(Source material)
◇ ◇ ◇ ◇

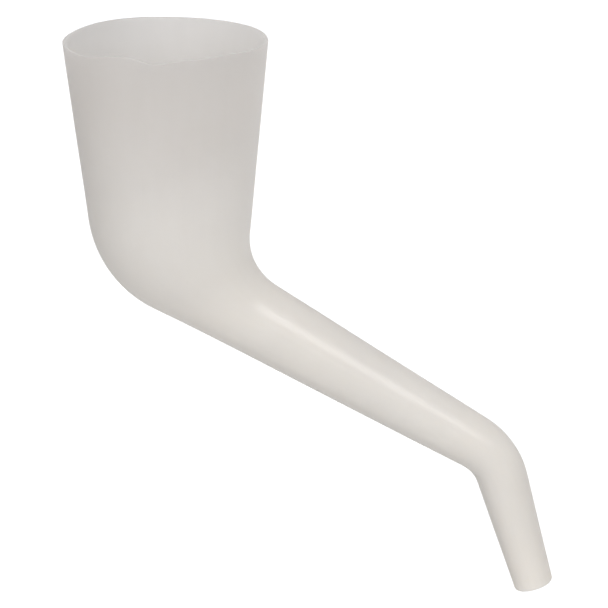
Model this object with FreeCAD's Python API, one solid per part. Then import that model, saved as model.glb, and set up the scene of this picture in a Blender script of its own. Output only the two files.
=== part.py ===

◇ ◇ ◇ ◇

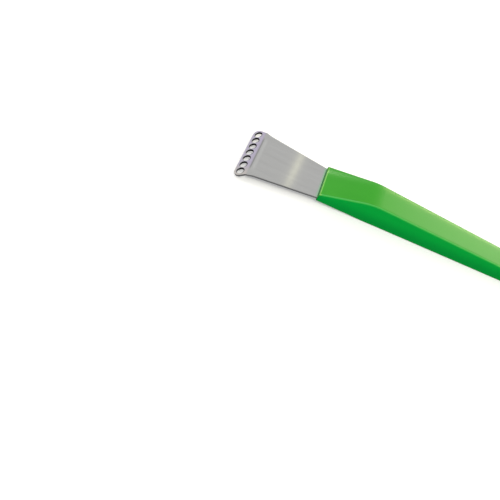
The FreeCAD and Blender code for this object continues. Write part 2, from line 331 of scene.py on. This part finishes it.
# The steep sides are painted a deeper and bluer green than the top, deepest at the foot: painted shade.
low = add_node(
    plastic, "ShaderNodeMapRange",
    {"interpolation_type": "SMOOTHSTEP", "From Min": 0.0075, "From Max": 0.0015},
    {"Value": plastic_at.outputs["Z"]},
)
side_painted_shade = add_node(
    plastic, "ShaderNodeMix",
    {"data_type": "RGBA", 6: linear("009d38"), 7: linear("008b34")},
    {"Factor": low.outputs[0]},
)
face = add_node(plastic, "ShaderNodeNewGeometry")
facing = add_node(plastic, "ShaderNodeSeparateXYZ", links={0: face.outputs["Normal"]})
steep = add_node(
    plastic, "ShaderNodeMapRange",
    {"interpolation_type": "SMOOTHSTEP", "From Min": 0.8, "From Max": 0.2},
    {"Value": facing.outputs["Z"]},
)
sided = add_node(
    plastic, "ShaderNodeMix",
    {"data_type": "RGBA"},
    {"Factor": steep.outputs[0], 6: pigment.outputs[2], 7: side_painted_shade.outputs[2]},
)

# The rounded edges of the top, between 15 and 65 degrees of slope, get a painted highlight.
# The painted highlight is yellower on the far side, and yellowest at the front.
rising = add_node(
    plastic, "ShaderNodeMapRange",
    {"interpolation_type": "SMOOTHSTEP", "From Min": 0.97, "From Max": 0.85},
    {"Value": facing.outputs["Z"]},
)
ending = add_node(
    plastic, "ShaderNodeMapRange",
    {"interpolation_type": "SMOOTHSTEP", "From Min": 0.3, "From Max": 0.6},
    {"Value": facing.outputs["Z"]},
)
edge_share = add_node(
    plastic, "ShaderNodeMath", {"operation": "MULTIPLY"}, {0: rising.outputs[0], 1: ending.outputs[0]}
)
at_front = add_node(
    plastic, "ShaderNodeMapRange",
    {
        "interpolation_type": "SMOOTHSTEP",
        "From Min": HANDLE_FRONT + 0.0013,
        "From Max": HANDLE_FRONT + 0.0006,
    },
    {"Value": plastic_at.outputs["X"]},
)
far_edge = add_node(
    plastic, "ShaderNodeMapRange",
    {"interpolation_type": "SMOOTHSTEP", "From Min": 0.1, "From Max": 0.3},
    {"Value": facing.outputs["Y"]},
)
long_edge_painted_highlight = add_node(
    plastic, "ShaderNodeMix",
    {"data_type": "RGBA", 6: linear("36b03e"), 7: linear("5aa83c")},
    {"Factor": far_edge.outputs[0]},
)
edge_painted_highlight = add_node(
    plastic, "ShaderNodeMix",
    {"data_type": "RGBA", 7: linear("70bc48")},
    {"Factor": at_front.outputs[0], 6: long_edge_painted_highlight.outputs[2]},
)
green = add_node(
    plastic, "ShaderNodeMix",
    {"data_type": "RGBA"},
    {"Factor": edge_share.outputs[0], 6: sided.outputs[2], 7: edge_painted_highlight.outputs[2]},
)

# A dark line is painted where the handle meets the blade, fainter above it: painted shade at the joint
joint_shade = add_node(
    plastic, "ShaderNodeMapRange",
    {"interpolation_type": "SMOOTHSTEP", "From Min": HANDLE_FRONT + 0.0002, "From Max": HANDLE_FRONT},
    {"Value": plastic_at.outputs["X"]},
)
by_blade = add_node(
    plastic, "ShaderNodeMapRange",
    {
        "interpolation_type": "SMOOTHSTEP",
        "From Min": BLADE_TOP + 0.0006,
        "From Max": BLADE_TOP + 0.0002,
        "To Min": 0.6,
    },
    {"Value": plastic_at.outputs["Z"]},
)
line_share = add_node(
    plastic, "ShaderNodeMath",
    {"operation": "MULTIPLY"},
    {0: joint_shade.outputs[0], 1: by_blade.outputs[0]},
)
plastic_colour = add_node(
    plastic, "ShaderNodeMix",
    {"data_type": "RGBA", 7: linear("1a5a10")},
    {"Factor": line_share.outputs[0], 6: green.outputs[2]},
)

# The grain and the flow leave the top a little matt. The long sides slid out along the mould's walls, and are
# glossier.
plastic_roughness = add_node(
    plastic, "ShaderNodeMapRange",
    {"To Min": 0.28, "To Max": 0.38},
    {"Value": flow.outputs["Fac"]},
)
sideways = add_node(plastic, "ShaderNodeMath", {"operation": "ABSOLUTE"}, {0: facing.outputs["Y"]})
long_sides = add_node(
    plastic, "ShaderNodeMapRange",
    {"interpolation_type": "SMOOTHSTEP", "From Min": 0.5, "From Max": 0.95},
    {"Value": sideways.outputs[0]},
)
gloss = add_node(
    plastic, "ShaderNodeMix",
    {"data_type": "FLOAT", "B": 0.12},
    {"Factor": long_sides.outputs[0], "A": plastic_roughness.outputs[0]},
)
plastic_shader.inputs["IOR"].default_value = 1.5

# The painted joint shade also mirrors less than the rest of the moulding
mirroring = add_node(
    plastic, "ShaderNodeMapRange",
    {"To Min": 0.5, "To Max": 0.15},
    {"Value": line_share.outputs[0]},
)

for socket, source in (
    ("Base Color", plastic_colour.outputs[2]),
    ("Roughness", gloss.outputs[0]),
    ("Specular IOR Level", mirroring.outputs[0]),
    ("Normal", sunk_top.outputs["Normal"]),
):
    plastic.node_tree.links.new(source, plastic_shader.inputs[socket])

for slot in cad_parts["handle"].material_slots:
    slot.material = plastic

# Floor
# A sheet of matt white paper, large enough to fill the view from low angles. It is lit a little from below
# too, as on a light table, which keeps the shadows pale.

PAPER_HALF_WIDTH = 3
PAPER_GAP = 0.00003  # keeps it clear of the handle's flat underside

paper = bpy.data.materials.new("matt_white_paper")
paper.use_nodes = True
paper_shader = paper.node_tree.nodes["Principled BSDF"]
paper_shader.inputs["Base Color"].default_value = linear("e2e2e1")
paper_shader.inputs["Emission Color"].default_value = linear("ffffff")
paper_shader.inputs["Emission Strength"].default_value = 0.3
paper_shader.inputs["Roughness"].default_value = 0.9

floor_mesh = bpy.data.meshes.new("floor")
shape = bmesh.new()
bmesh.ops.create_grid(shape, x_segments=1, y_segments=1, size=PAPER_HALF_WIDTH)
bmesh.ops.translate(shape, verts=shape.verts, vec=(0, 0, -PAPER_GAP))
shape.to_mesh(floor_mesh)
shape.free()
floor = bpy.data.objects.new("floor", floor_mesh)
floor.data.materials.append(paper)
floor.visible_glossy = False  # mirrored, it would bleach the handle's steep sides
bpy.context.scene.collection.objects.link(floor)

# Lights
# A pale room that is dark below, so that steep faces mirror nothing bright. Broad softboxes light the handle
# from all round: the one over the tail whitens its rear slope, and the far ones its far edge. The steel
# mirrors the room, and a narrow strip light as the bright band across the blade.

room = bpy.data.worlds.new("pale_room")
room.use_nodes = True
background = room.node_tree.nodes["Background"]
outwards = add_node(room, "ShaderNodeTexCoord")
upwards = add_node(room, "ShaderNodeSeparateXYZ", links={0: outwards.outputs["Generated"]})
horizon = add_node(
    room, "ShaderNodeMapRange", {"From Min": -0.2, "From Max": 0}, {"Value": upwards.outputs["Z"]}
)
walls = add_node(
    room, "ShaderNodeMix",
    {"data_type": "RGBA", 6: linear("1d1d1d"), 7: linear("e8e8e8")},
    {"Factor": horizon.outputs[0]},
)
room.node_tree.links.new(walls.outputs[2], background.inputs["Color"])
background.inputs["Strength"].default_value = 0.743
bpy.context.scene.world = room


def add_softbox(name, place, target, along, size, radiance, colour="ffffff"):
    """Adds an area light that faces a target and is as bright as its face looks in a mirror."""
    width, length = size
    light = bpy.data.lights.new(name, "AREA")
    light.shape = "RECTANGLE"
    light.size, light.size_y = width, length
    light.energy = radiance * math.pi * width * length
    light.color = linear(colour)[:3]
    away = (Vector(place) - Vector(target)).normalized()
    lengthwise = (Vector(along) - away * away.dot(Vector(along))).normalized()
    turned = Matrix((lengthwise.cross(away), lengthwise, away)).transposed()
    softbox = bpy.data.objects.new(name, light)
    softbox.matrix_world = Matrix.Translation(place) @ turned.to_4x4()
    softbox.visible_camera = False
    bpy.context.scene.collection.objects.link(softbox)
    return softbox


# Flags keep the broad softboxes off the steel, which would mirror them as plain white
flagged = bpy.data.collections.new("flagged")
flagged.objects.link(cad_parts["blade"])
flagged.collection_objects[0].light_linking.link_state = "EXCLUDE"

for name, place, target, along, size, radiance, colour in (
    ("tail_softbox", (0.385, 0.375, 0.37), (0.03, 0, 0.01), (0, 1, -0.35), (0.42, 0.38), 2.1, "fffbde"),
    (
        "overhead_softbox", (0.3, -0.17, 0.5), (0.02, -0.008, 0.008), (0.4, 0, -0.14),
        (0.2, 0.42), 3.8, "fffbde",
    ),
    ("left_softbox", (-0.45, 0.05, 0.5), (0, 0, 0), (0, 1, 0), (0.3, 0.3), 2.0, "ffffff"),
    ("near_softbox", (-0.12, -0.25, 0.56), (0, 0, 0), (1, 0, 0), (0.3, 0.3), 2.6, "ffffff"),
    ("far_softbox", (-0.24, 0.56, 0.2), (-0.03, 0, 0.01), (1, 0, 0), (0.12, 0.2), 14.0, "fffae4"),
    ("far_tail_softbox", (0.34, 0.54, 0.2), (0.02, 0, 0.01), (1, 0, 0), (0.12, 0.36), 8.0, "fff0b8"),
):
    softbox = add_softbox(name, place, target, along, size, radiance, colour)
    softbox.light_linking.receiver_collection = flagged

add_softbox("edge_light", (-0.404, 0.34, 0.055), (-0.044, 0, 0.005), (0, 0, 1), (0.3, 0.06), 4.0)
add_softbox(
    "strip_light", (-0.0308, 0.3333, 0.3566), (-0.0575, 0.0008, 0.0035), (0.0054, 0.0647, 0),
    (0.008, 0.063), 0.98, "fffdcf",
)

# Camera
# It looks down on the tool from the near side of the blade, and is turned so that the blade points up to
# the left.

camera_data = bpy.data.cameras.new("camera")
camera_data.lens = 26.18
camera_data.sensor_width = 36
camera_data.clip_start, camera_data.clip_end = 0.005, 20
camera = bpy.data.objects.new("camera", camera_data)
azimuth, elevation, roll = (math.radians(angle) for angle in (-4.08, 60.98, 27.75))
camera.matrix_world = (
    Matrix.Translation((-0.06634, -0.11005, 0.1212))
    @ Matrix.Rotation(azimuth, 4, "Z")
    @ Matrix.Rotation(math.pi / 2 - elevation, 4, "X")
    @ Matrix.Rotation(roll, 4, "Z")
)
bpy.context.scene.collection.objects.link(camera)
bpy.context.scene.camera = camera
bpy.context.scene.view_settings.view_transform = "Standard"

◇ ◇ ◇ ◇

(Instruction) Above are the records. Copy the lines beginning at the one that has "for slot in" and ending with the one that has "PAPER_GAP = 0.00003", unchanged.

(Finished answer)
for slot in cad_parts["handle"].material_slots:
    slot.material = plastic

# Floor
# A sheet of matt white paper, large enough to fill the view from low angles. It is lit a little from below
# too, as on a light table, which keeps the shadows pale.

PAPER_HALF_WIDTH = 3
PAPER_GAP = 0.00003  # keeps it clear of the handle's flat underside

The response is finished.